Task to complete: Give all of the lines again exactly as they read.

Stored data:
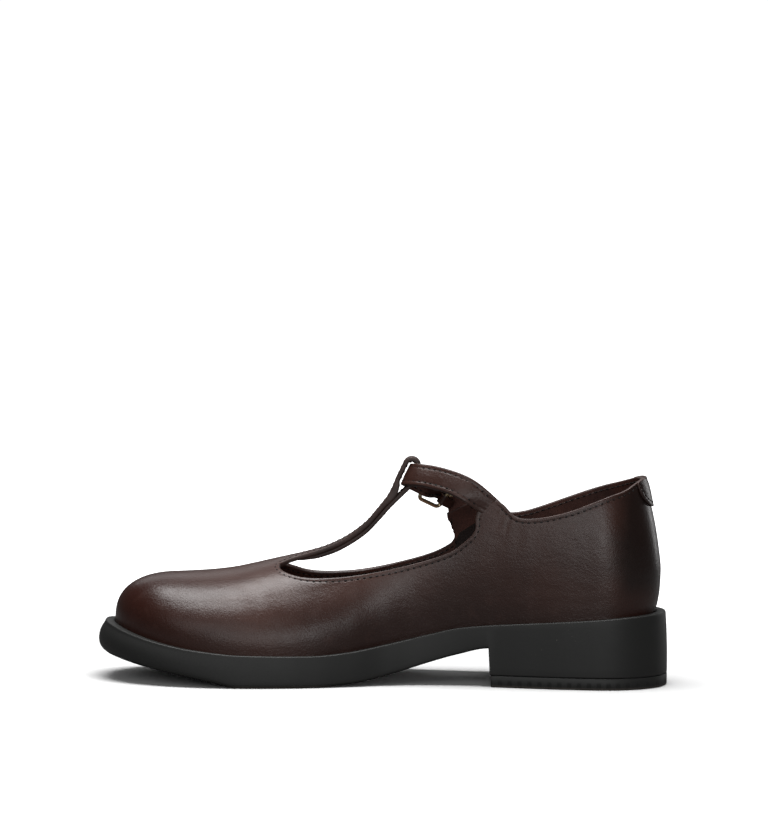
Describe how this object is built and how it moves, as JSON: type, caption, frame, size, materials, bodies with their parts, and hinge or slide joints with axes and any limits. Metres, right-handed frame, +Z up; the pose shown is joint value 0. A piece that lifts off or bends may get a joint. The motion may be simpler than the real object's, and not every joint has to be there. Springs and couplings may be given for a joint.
{
  "type": "t-bar shoe",
  "caption": "Leather T-bar shoe with a cup sole, low block heel, open sides, and a buckled strap through the bar's folded loop.",
  "frame": {"origin": "on the ground at the middle of the heel's rest face", "axes": "+X forward to the toe, +Y to the wearer's left, which is the medial side of this right shoe, +Z up"},
  "size_m": [0.262, 0.091, 0.1026],
  "materials": {
    "sole_rubber": "matte",
    "top_piece_rubber": "matte",
    "insole_leather": "matte",
    "upper_leather": "polished",
    "tab_leather": "polished",
    "strap_leather": "polished",
    "gore_elastic": "ribbed",
    "chape_leather": "satin",
    "buckle_metal": "polished",
    "prong_metal": "polished"
  },
  "bodies": {
    "root": {"outsole": "sole_rubber", "heel_top_piece": "top_piece_rubber", "insole": "insole_leather", "upper": "upper_leather", "back_tab": "tab_leather", "cross_strap": "strap_leather", "elastic_gore": "gore_elastic", "buckle_chape": "chape_leather", "buckle_frame": "buckle_metal", "buckle_prong": "prong_metal"}
  },
  "joints": []
}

Response:
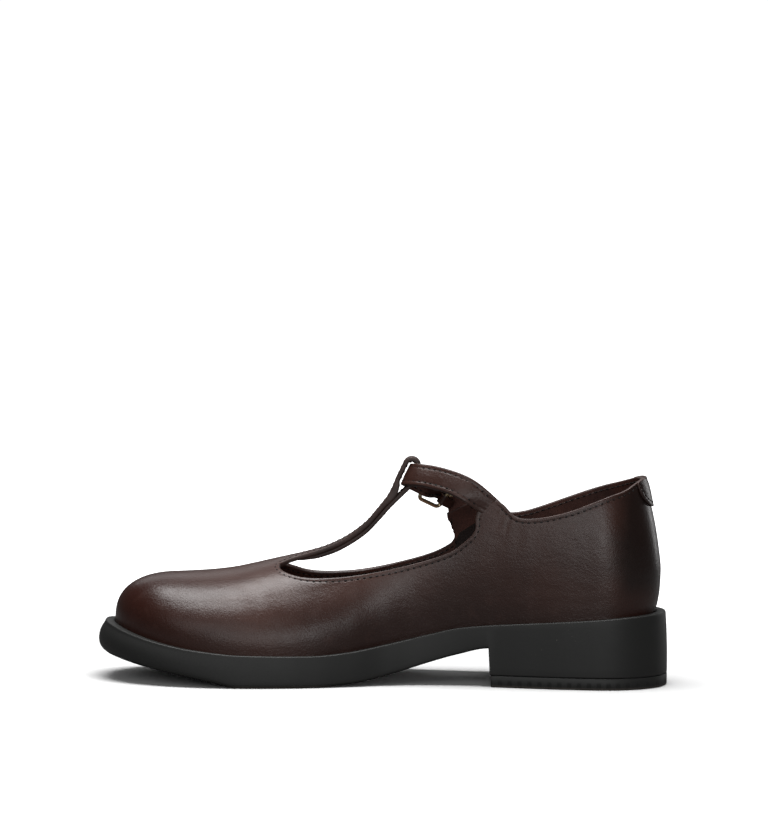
Describe how this object is built and how it moves, as JSON: type, caption, frame, size, materials, bodies with their parts, and hinge or slide joints with axes and any limits. Metres, right-handed frame, +Z up; the pose shown is joint value 0. A piece that lifts off or bends may get a joint. The motion may be simpler than the real object's, and not every joint has to be there. Springs and couplings may be given for a joint.
{
  "type": "t-bar shoe",
  "caption": "Leather T-bar shoe with a cup sole, low block heel, open sides, and a buckled strap through the bar's folded loop.",
  "frame": {"origin": "on the ground at the middle of the heel's rest face", "axes": "+X forward to the toe, +Y to the wearer's left, which is the medial side of this right shoe, +Z up"},
  "size_m": [0.262, 0.091, 0.1026],
  "materials": {
    "sole_rubber": "matte",
    "top_piece_rubber": "matte",
    "insole_leather": "matte",
    "upper_leather": "polished",
    "tab_leather": "polished",
    "strap_leather": "polished",
    "gore_elastic": "ribbed",
    "chape_leather": "satin",
    "buckle_metal": "polished",
    "prong_metal": "polished"
  },
  "bodies": {
    "root": {"outsole": "sole_rubber", "heel_top_piece": "top_piece_rubber", "insole": "insole_leather", "upper": "upper_leather", "back_tab": "tab_leather", "cross_strap": "strap_leather", "elastic_gore": "gore_elastic", "buckle_chape": "chape_leather", "buckle_frame": "buckle_metal", "buckle_prong": "prong_metal"}
  },
  "joints": []
}